Baltimore has long been a city with limited means and virtually infinite needs. Traditional budgeting, which moves glacially on a pre-set path, was no match for the city’s challenges, which demanded bold solutions and the ability to repurpose dollars nimbly based on data and evidence.
We had to find a new way of budgeting, and we did. I tell the story in my new book, “City on the Line: How Baltimore Transformed Its Budget to Beat the Great Recession and Deliver Outcomes” (Rowman & Littlefield). The following excerpt explains how our new way, called Outcome Budgeting, turned the old way on its head.
Outcome Budgeting’s most disruptive innovation is the way it allocates funding to start the budget planning process. In Old Way budgeting, each agency is given a funding target. The target is typically the base level (last year’s spending with adjustments for inflation, etc.), with a percentage reduction if money is tight. In this model, agency funding is predictable and so are the services and results that will be purchased with that funding.
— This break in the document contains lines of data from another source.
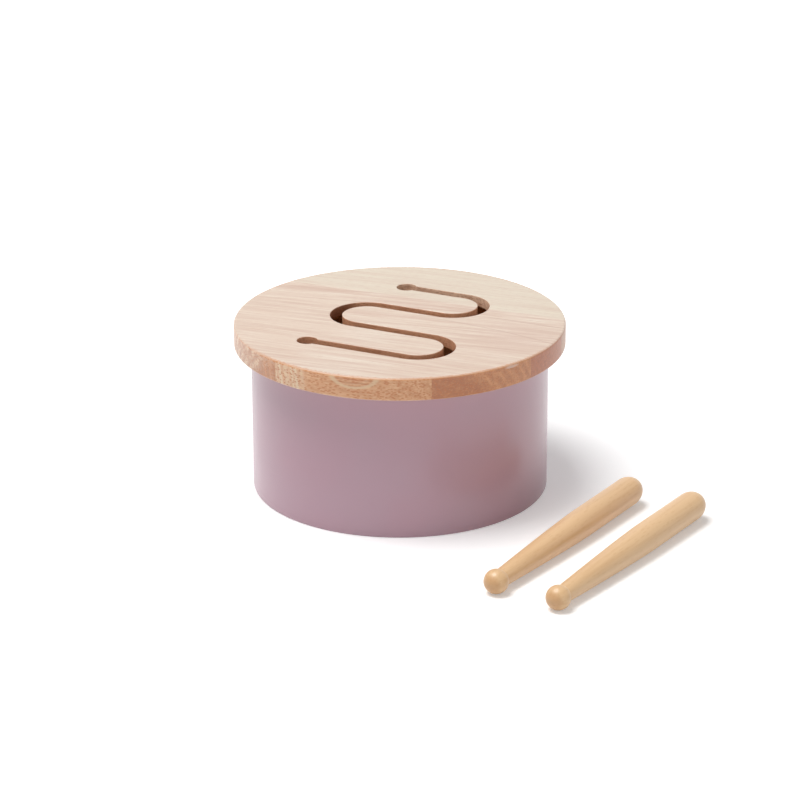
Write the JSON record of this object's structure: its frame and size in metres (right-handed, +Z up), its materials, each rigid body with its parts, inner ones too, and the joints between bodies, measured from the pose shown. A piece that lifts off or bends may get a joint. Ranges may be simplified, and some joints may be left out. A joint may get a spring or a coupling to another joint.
{
  "type": "tongue drum",
  "caption": "Low round wooden tongue drum: a board lid with a winding through slot on a painted ring, with turned ball-ended drumsticks beside it.",
  "frame": {"origin": "centre of the drum's underside, on the surface that the drum stands on", "axes": "+Z up through the lid, -Y towards the front, +X to the right; the drumsticks lie in front and to the right"},
  "size_m": [0.2322, 0.2445, 0.0857],
  "materials": {
    "bare_wood": "matt bare wood, pale, with pinkish grain lines",
    "mauve_paint": "satin mauve paint on plywood",
    "plywood": "plain sanded plywood",
    "lacquered_wood": "clear satin lacquer on tan wood"
  },
  "bodies": {
    "drum": {"lid_board_1": "bare_wood", "lid_board_2": "bare_wood", "lid_board_3a": "bare_wood", "lid_board_3b": "bare_wood", "lid_board_4a": "bare_wood", "lid_board_4b": "bare_wood", "lid_board_5": "bare_wood", "lid_board_6": "bare_wood", "shell": "mauve_paint", "base_board": "plywood"},
    "stick_left": {"drumstick_left": "lacquered_wood"},
    "stick_right": {"drumstick_right": "lacquered_wood"}
  },
  "joints": [
    {"name": "stick_left_lift", "type": "slide", "parent": "drum", "child": "stick_left", "axis": [0, 0, 1], "range_m": [0, 0.12]},
    {"name": "stick_right_lift", "type": "slide", "parent": "drum", "child": "stick_right", "axis": [0, 0, 1], "range_m": [0, 0.12]}
  ]
}
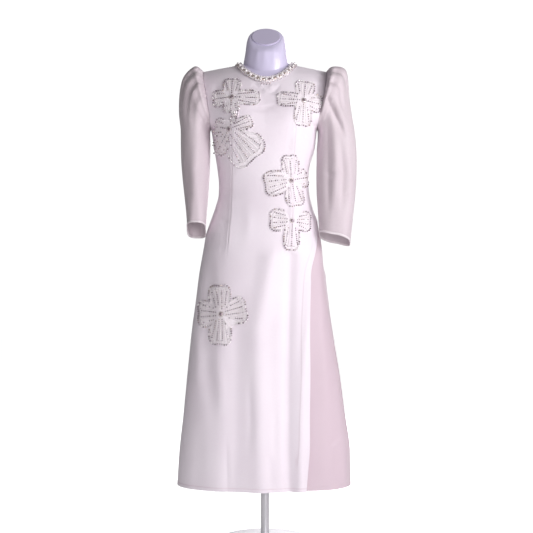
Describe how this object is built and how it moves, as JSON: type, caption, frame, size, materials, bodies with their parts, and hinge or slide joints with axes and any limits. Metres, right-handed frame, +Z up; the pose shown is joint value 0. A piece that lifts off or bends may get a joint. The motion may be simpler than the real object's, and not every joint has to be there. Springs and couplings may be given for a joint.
{
  "type": "ao dai tunic on a dress form",
  "caption": "Long white satin tunic with split skirt, sheer gathered sleeves, jewelled neckline and embroidered flowers, on a limbless dress form.",
  "frame": {"origin": "centre of the underside of the dress form's round base, where it stands on the floor", "axes": "+Z up along the pole, the tunic's front faces -Y, +X towards the viewer's right"},
  "size_m": [0.5351, 0.31, 1.5487],
  "materials": {
    "satin": "white satin-backed crepe with a faint pink cast and a soft sheen",
    "organza": "sheer white organza",
    "stones": "faceted smoke and champagne stones and pearls in fine settings",
    "embroidery": "white satin stitch with bead outlines and a dark centre stone",
    "zip_metal": "white lacquered zip slider and pull",
    "form_shell": "smooth white moulding with a cool lavender cast",
    "stand_metal": "satin light grey lacquer"
  },
  "bodies": {
    "garment_on_form": {"front_panel": "satin", "back_left": "satin", "back_right": "satin", "sleeve_left": "organza", "sleeve_right": "organza", "neck_trim": "stones", "flower_1": "embroidery", "flower_2": "embroidery", "flower_3": "embroidery", "flower_4": "embroidery", "flower_5": "embroidery", "flower_6": "embroidery", "zip_slider": "zip_metal", "form_torso": "form_shell", "form_neck_cap": "form_shell", "form_socket": "stand_metal", "form_pole": "stand_metal", "form_base": "stand_metal"},
    "zip_pull_body": {"zip_pull": "zip_metal"}
  },
  "joints": [
    {"name": "zip_pull_hinge", "type": "hinge", "parent": "garment_on_form", "child": "zip_pull_body", "pos_m": [0.0045, 0.09075, 1.39308], "axis": [1, 0, 0], "range_deg": [0, 140]}
  ]
}
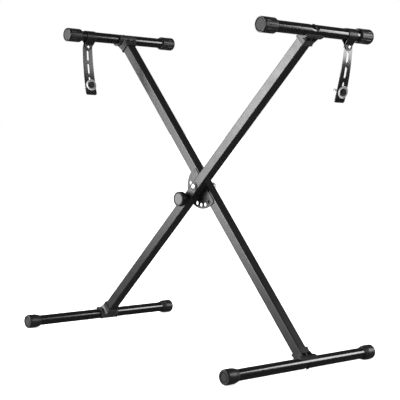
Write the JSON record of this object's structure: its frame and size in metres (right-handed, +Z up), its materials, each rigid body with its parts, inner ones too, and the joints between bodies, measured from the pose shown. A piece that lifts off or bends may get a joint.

If you think you are getting the best possible results for the dollars you are spending, then I suppose this model makes sense.
The New Way is to allocate funding to outcomes instead of agencies. The truth about most governments is that, over time, the way base funding is organized has become disconnected from the results that political leaders want to achieve, the needs of the community, the performance of services being funded, and the conversion of dollars into units of service performance, such as trash pickups, street light uptime or high school graduates.
My mental image of traditional agency budgets is silos, each representing insular thinking and a barrier to working together to meet common goals. I was reminded of this image every day when I looked eastward from City Hall and saw Baltimore’s historic Phoenix Shot Tower, which was once the tallest structure in the United States. A shot tower works by pouring molten lead from a platform at the top down through a funnel and into cold water at the bottom, producing shot pellets for rifles and cannons. The Phoenix Shot Tower is an apt metaphor for traditional budgeting: it has stood for more than a century since being rendered obsolete by better methods for making ammunition.
To connect (or reconnect) resources and outcomes, we have to break down the heavily fortified silos of agency budgets and replace them with large pools of funding dedicated to the outcomes we seek.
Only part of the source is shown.